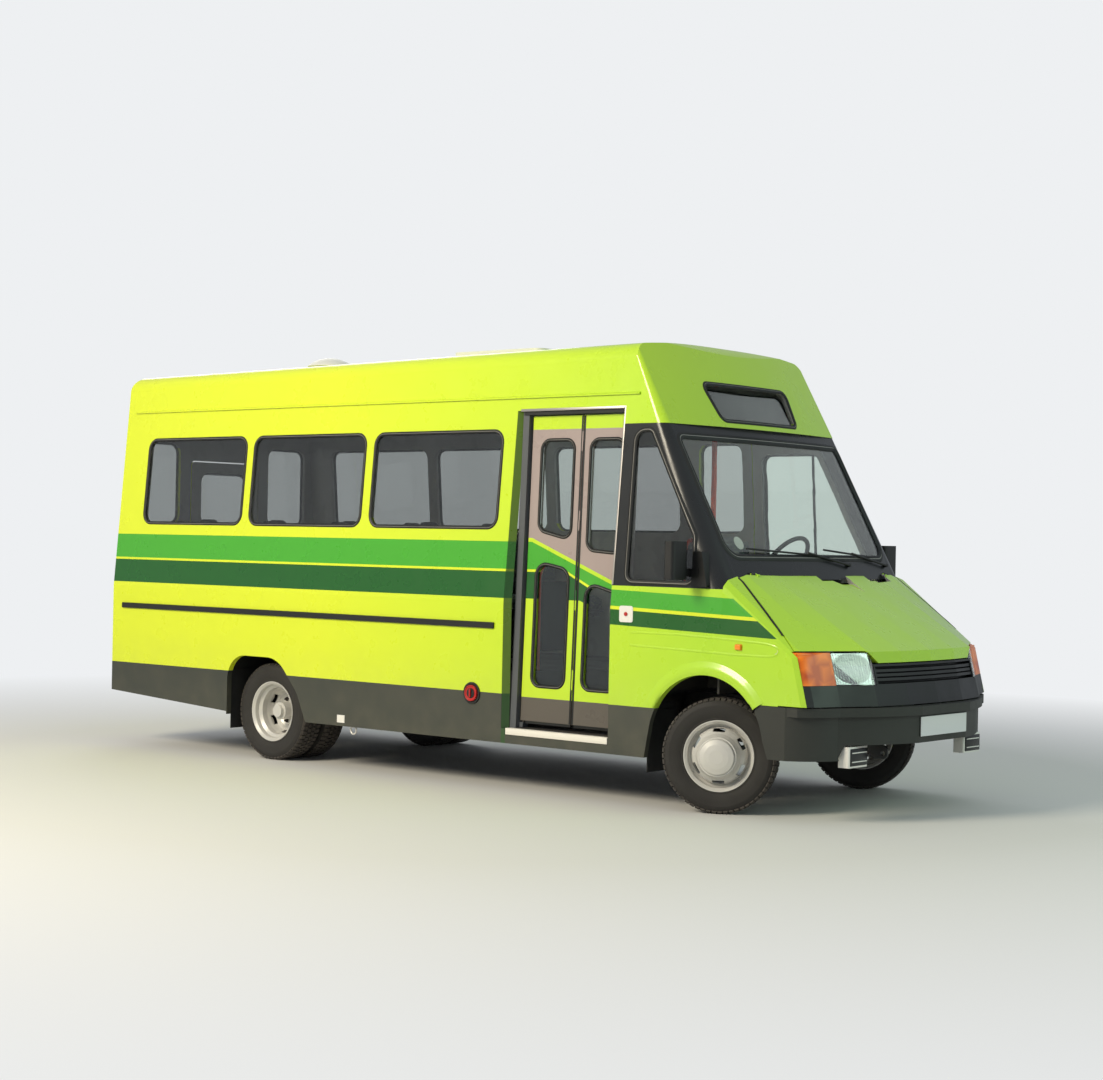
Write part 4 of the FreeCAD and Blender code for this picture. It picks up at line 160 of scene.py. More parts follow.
def smudge(tree, shader, where, size, low, high):
    """Roughness that wanders between two values in soft patches."""
    noise = add(tree, "TexNoise", {"Vector": where, "Scale": 1.0 / size, "Detail": 3.0}).outputs["Fac"]
    fill(tree, shader, "Roughness", add(tree, "MapRange", (noise, 0.35, 0.65, low, high)))


print("mid grey, linear:", [round(v, 3) for v in paint_code("#808080")])

# %% [markdown]
# ## Coach paint with stripes
# The body is gloss coach enamel: lime green with a wide mid-green band over a dark one, a thin lime line
# between them, and a grey skirt. The lime is painted darker and greener towards the nose, as painted shade.
# The bands run level along the saloon, step down over the door and run on along the cab, where their front
# end is cut on a slant.
# They could be cut as separate meshes, but paint has no thickness, so the colour is chosen by height. Each
# boundary's height is a function of X, which makes the step a slope.

# %% Coach paint
# The second lime is the nose's lime, darker and greener as painted shade.
LIME, LIME_NOSE_SHADE, MID_GREEN, DARK_GREEN, SKIRT_GREY = "#D8E62A", "#AFDA2E", "#46A62A", "#1A5A1B", "#30342C"
LINING, CAB_DARK, DOOR_SILVER, DOOR_FOOT, LEAF_LINING = "#B4B2AA", "#1D1F21", "#A2938F", "#5B554D", "#8D8B86"
# The jamb's dark green and its weight are painted shade on the entrance's rear jamb.
ROAD_FILM, JAMB_PAINTED_SHADE_GREEN, JAMB_SHADE = "#7A7360", "#1B4A12", 0.85
# The entrance's rear jamb, whose face gets painted shade: X from, X to, top
JAMB = (0.6745, 0.708, 2.331)
CAB_SLOPE = 0.03
CAB_START = 1.487
# Boundary: saloon height, cab height, X where the step starts and ends
BANDS = {
    "mid top": (1.526, 1.257, 0.800, 1.500),
    "line top": (1.357, 1.162, 1.080, 1.500),
    "line bottom": (1.342, 1.142, 1.080, 1.500),
    "dark bottom": (1.178, 1.052, 1.200, 1.500),
}


SKIRT_TOP, SKIRT_TOP_CAB = 0.592, 0.581
LINE_LIMIT, LINE_SLANT = 4.081, 1.38
FLOOR_Z, BODY_MIDDLE = 0.70, (-0.5, 0.0, 1.5)


def boundary(tree, x, name, lift=0.0):
    """Height of a band's edge: it steps down over the door and falls a little along the cab."""
    saloon, cab, start, end = BANDS[name]
    step = add(tree, "MapRange", (x, start, end, saloon + lift, cab + lift))
    fall = add(tree, "MapRange", (x, CAB_START, CAB_START + 1.5, 0.0, -1.5 * CAB_SLOPE))
    return add(tree, "Math", (step, fall), operation="ADD")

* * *

◆ **Your instructions**
Reproduce all the data word for word.

◆ **Task solution**
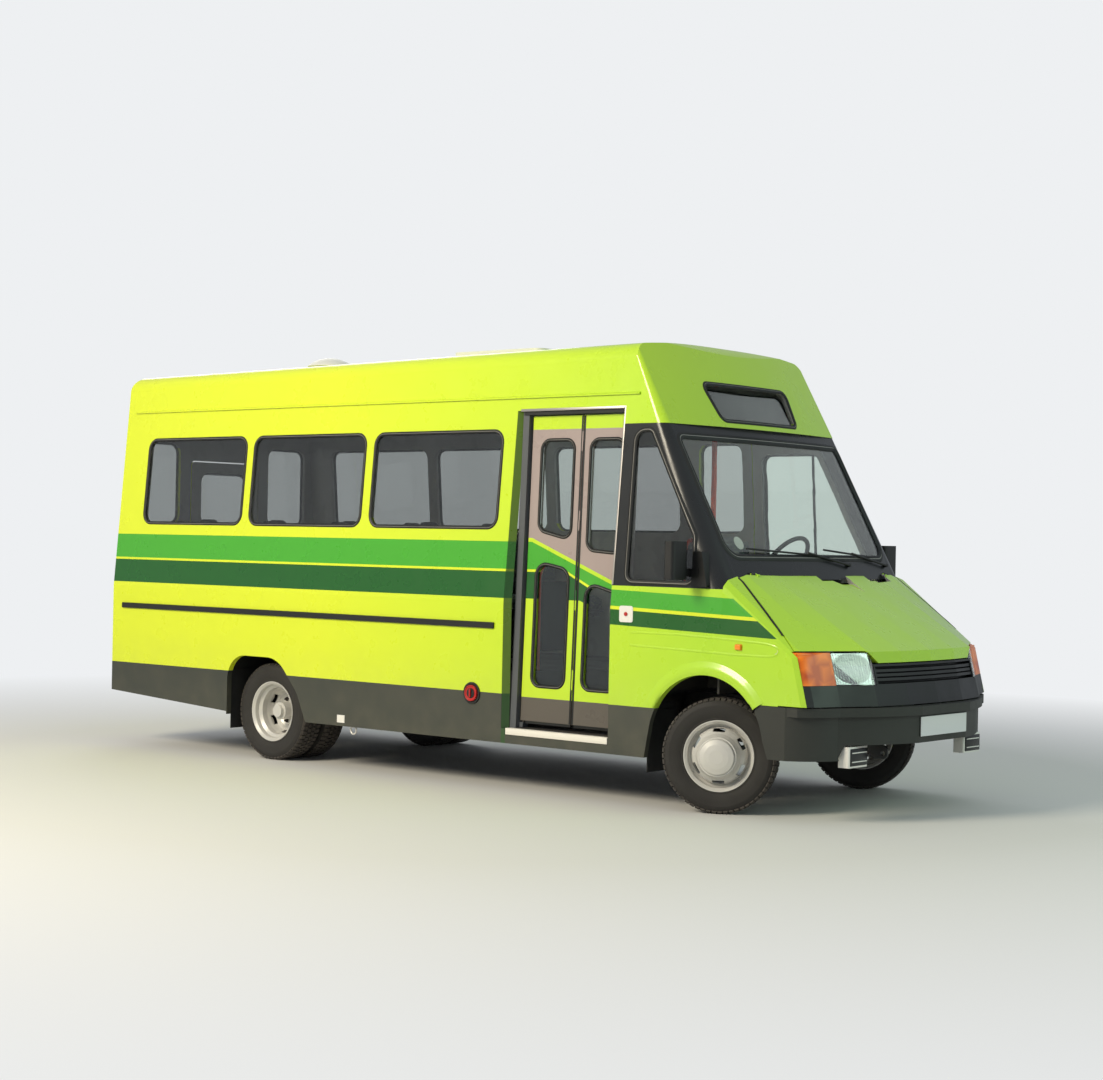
Write part 4 of the FreeCAD and Blender code for this picture. It picks up at line 160 of scene.py. More parts follow.
def smudge(tree, shader, where, size, low, high):
    """Roughness that wanders between two values in soft patches."""
    noise = add(tree, "TexNoise", {"Vector": where, "Scale": 1.0 / size, "Detail": 3.0}).outputs["Fac"]
    fill(tree, shader, "Roughness", add(tree, "MapRange", (noise, 0.35, 0.65, low, high)))


print("mid grey, linear:", [round(v, 3) for v in paint_code("#808080")])

# %% [markdown]
# ## Coach paint with stripes
# The body is gloss coach enamel: lime green with a wide mid-green band over a dark one, a thin lime line
# between them, and a grey skirt. The lime is painted darker and greener towards the nose, as painted shade.
# The bands run level along the saloon, step down over the door and run on along the cab, where their front
# end is cut on a slant.
# They could be cut as separate meshes, but paint has no thickness, so the colour is chosen by height. Each
# boundary's height is a function of X, which makes the step a slope.

# %% Coach paint
# The second lime is the nose's lime, darker and greener as painted shade.
LIME, LIME_NOSE_SHADE, MID_GREEN, DARK_GREEN, SKIRT_GREY = "#D8E62A", "#AFDA2E", "#46A62A", "#1A5A1B", "#30342C"
LINING, CAB_DARK, DOOR_SILVER, DOOR_FOOT, LEAF_LINING = "#B4B2AA", "#1D1F21", "#A2938F", "#5B554D", "#8D8B86"
# The jamb's dark green and its weight are painted shade on the entrance's rear jamb.
ROAD_FILM, JAMB_PAINTED_SHADE_GREEN, JAMB_SHADE = "#7A7360", "#1B4A12", 0.85
# The entrance's rear jamb, whose face gets painted shade: X from, X to, top
JAMB = (0.6745, 0.708, 2.331)
CAB_SLOPE = 0.03
CAB_START = 1.487
# Boundary: saloon height, cab height, X where the step starts and ends
BANDS = {
    "mid top": (1.526, 1.257, 0.800, 1.500),
    "line top": (1.357, 1.162, 1.080, 1.500),
    "line bottom": (1.342, 1.142, 1.080, 1.500),
    "dark bottom": (1.178, 1.052, 1.200, 1.500),
}


SKIRT_TOP, SKIRT_TOP_CAB = 0.592, 0.581
LINE_LIMIT, LINE_SLANT = 4.081, 1.38
FLOOR_Z, BODY_MIDDLE = 0.70, (-0.5, 0.0, 1.5)


def boundary(tree, x, name, lift=0.0):
    """Height of a band's edge: it steps down over the door and falls a little along the cab."""
    saloon, cab, start, end = BANDS[name]
    step = add(tree, "MapRange", (x, start, end, saloon + lift, cab + lift))
    fall = add(tree, "MapRange", (x, CAB_START, CAB_START + 1.5, 0.0, -1.5 * CAB_SLOPE))
    return add(tree, "Math", (step, fall), operation="ADD")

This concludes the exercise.